- Halveh Location within Iran
- Coordinates: 36°15′05″N 45°28′14″E﻿ / ﻿36.25139°N 45.47056°E
- Country: Iran
- Province: West Azerbaijan
- County: Mirabad
- District: Zab
- Rural District: Melkari-ye Gharbi

Population (2016)
- • Total: 318
- Time zone: UTC+3:30 (IRST)

= Halveh, West Azerbaijan =

Village in West Azerbaijan province, Iran

Halveh (حلوه) (Note: Also romanized as Ḩalveh) is a village in Melkari-ye Gharbi Rural District (Note: Formerly Melkari Rural District) in Zab District of Mirabad County, West Azerbaijan province, Iran.

==Demographics==
===Population===
At the time of the 2006 National Census, the village's population was 409 in 57 households, when it was in Melkari Rural District (Note: Renamed Melkari-ye Gharbi Rural District) of Vazineh District (Note: Renamed the Central District of Mirabad County) in Sardasht County.
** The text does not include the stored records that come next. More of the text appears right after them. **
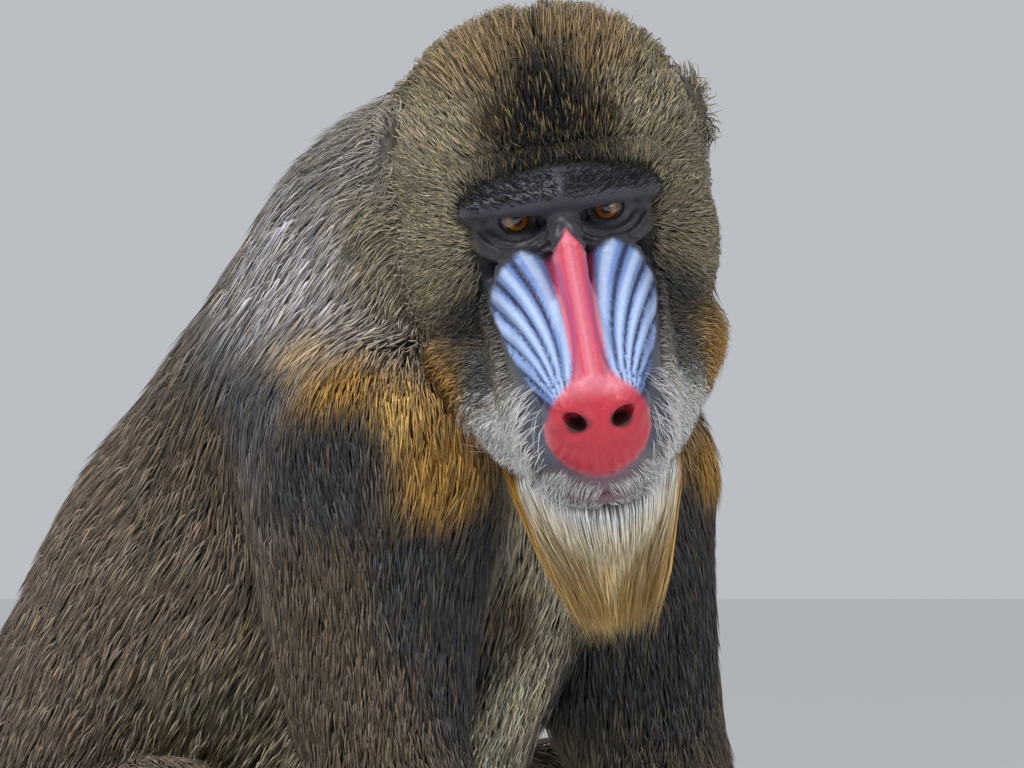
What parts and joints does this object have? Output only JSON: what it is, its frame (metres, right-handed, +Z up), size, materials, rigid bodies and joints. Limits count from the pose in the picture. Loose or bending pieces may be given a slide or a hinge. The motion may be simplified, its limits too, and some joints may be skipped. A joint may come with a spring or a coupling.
{
  "type": "mandrill",
  "caption": "Life-size adult male mandrill sitting on its rump with its hands on the floor and its head turned to its right, a still museum model.",
  "frame": {"origin": "on the floor, under the middle of the model's box", "axes": "+Z up; the body faces -Y and has its left side at +X; the head is turned about 46 degrees towards its right shoulder"},
  "size_m": [0.4824, 0.7672, 0.7235],
  "materials": {
    "olive_fur": "short dense fur, olive with fine black and yellow bands",
    "dark_fur": "long charcoal fur with a soft sheen",
    "brown_fur": "shaggy brown-grey fur",
    "pale_beard": "long golden beard with whitish tips",
    "blue_muzzle": "bare ridged skin, soft sheen",
    "red_nose": "bare skin, soft sheen",
    "black_skin": "bare creased skin, matt",
    "ear_skin": "bare skin, matt",
    "eyeball": "wet and glossy"
  },
  "bodies": {
    "root": {"head": "olive_fur", "crown": "olive_fur", "cheek_left": "olive_fur", "cheek_right": "olive_fur", "ear_left": "ear_skin", "ear_right": "ear_skin", "eye_left": "eyeball", "eye_right": "eyeball", "muzzle": "blue_muzzle", "nose": "red_nose", "lower_jaw": "pale_beard", "neck": "dark_fur", "chest": "brown_fur", "abdomen": "brown_fur", "rump": "brown_fur", "tail": "brown_fur", "upper_arm_left": "dark_fur", "upper_arm_right": "dark_fur", "forearm_left": "dark_fur", "forearm_right": "dark_fur", "hand_left": "black_skin", "hand_right": "black_skin", "thigh_left": "brown_fur", "thigh_right": "brown_fur", "shank_left": "brown_fur", "shank_right": "brown_fur", "foot_left": "black_skin", "foot_right": "black_skin"}
  },
  "joints": []
}
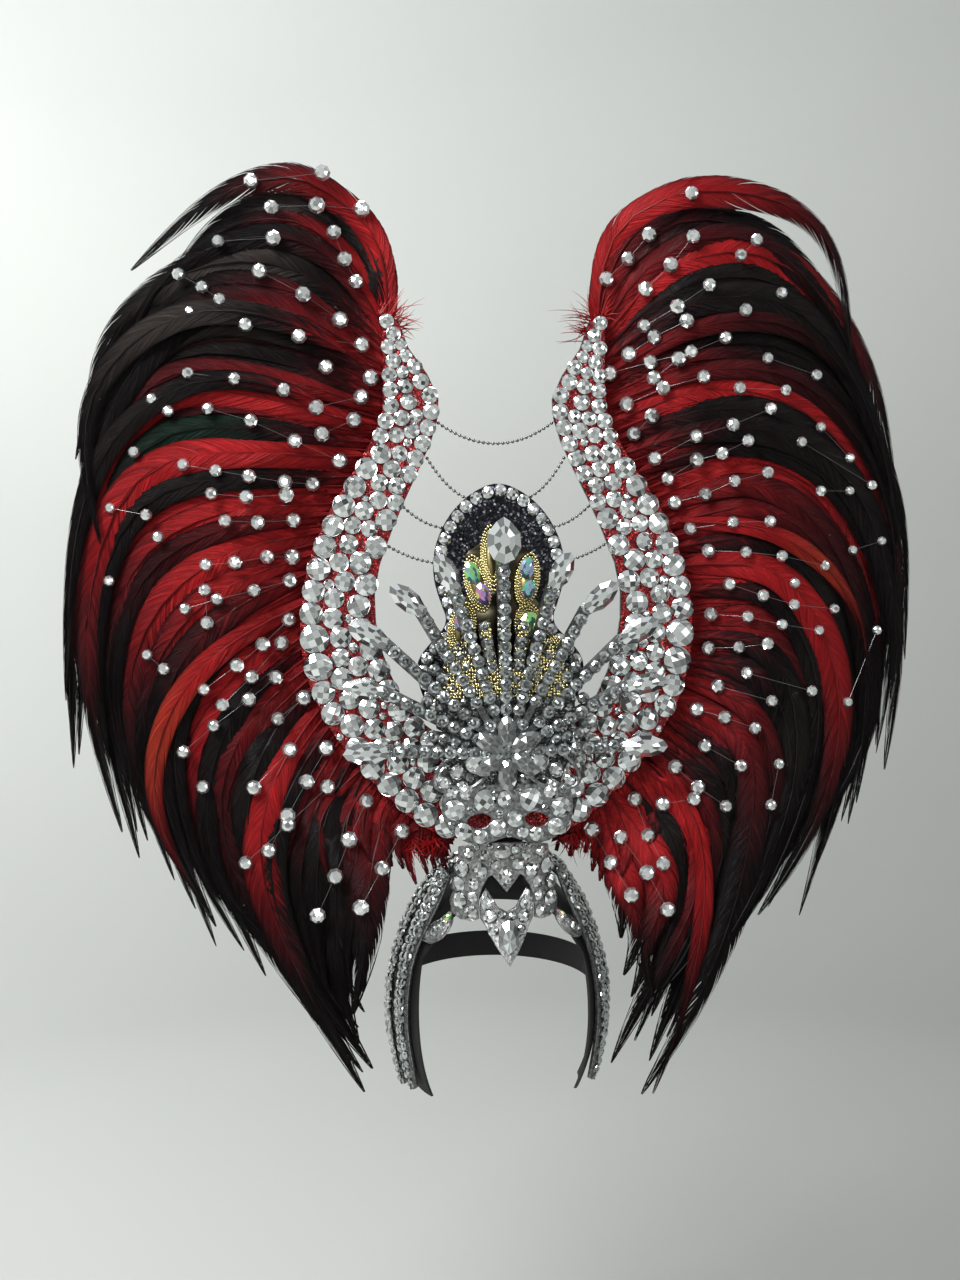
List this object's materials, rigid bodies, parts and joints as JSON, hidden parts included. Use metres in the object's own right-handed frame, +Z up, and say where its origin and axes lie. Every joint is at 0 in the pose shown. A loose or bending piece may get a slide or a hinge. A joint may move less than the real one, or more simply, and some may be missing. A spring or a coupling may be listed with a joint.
{
  "type": "carnival feather headdress",
  "caption": "Carnival headdress: stone-covered lyre panels with fans of red and black feathers, a medallion on chains and a spray of cut stones, on an open head cage.",
  "frame": {"origin": "top of the wearer's head, on the underside of the cage lining's crown", "axes": "+Z up through the top of the head, -Y the way the wearer looks, +X to the viewer's right seen from the front"},
  "size_m": [0.6479, 0.2051, 0.7078],
  "materials": {
    "stone_silver": "silver backed acrylic stones, cut and polished",
    "red_glitter": "red glitter foam",
    "black_glitter": "black glitter foam",
    "gold_bead": "gold bead embroidery",
    "black_felt": "black felt over foam",
    "feather_red": "dyed tail feathers, red to black",
    "chain_steel": "ball chain"
  },
  "bodies": {
    "root": {"back_strap": "black_felt", "base_ornament": "stone_silver", "brow_bridge": "stone_silver", "brow_pendant": "stone_silver", "cage_lining": "black_felt", "centre_teardrop": "stone_silver", "gold_ornament": "gold_bead", "hub_flower": "stone_silver", "left_chain_1": "chain_steel", "left_chain_2": "chain_steel", "left_chain_3": "chain_steel", "left_crest_feathers": "feather_red", "left_curl_leaf": "stone_silver", "left_fifth_navette": "stone_silver", "left_first_navette": "stone_silver", "left_fourth_navette": "stone_silver", "left_hanging_feathers": "feather_red", "left_inner_arm": "stone_silver", "left_lower_feathers": "feather_red", "left_outer_arm": "stone_silver", "left_panel": "red_glitter", "left_second_navette": "stone_silver", "left_shoulder_feathers": "feather_red", "left_side_feathers": "feather_red", "left_third_navette": "stone_silver", "medallion": "black_glitter", "right_chain_1": "chain_steel", "right_chain_2": "chain_steel", "right_chain_3": "chain_steel", "right_crest_feathers": "feather_red", "right_curl_leaf": "stone_silver", "right_fifth_navette": "stone_silver", "right_first_navette": "stone_silver", "right_fourth_navette": "stone_silver", "right_hanging_feathers": "feather_red", "right_inner_arm": "stone_silver", "right_lower_feathers": "feather_red", "right_outer_arm": "stone_silver", "right_panel": "red_glitter", "right_second_navette": "stone_silver", "right_shoulder_feathers": "feather_red", "right_side_feathers": "feather_red", "right_third_navette": "stone_silver", "spray": "stone_silver", "support_bracket": "black_felt", "top_chain": "chain_steel"}
  },
  "joints": []
}
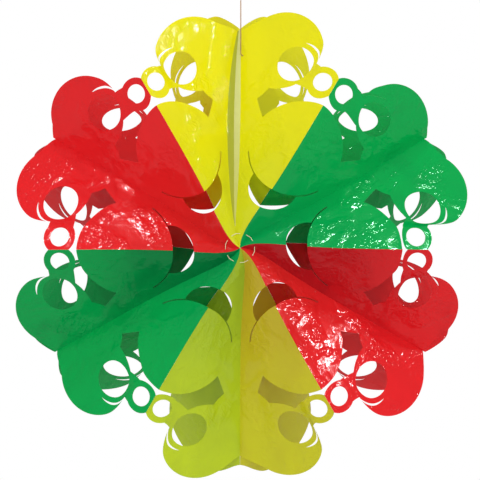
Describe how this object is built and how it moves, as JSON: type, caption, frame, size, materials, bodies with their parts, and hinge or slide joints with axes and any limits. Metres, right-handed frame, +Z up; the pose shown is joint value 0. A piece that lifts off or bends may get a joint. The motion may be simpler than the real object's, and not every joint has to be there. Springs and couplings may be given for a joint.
{
  "type": "hanging film flower decoration",
  "caption": "Hanging flower that opens like a fan, of die-cut folded sheets of glossy yellow, green and red plastic film glued into hollow ridges, with a thread to hang it.",
  "frame": {"origin": "top of the hanging loop, where the flower hangs", "axes": "+Z up, the flower's front faces -Y, +X to the right as it is seen from the front"},
  "size_m": [0.3985, 0.135, 0.4376],
  "materials": {
    "yellow_film": "glossy, slightly crinkled film",
    "green_film": "glossy, slightly crinkled film",
    "red_film": "glossy, slightly crinkled film",
    "hanging_thread": "twisted thread",
    "centre_thread": "twisted thread"
  },
  "bodies": {
    "root": {"yellow_top_left_sheet": "yellow_film", "yellow_top_right_sheet": "yellow_film", "yellow_bottom_right_sheet": "yellow_film", "yellow_bottom_left_sheet": "yellow_film", "green_right_upper_sheet": "green_film", "green_right_lower_sheet": "green_film", "green_left_lower_sheet": "green_film", "green_left_upper_sheet": "green_film", "red_right_upper_sheet": "red_film", "red_right_lower_sheet": "red_film", "red_left_lower_sheet": "red_film", "red_left_upper_sheet": "red_film", "centre_thread_loop": "centre_thread", "hanging_thread": "hanging_thread", "tie_knot": "hanging_thread", "hanging_loop": "hanging_thread"}
  },
  "joints": []
}
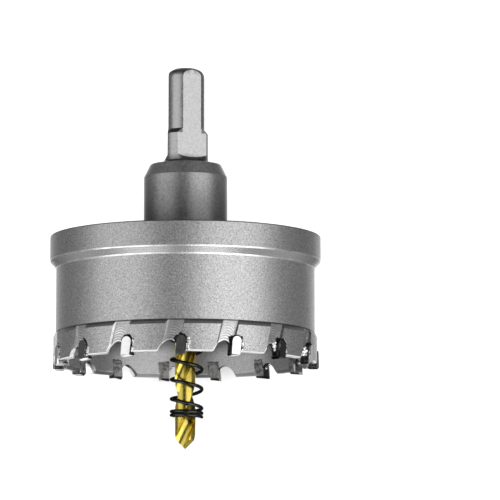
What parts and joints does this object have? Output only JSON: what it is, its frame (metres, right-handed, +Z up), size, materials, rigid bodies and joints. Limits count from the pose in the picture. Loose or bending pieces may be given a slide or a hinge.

The following census in 2011 counted 315 people in 63 households. The 2016 census measured the population of the village as 318 people in 78 households.

In 2022, the district was separated from the county in the establishment of Mirabad County and renamed the Central District. The rural district was transferred to the new Zab District and renamed Melkari-ye Gharbi Rural District.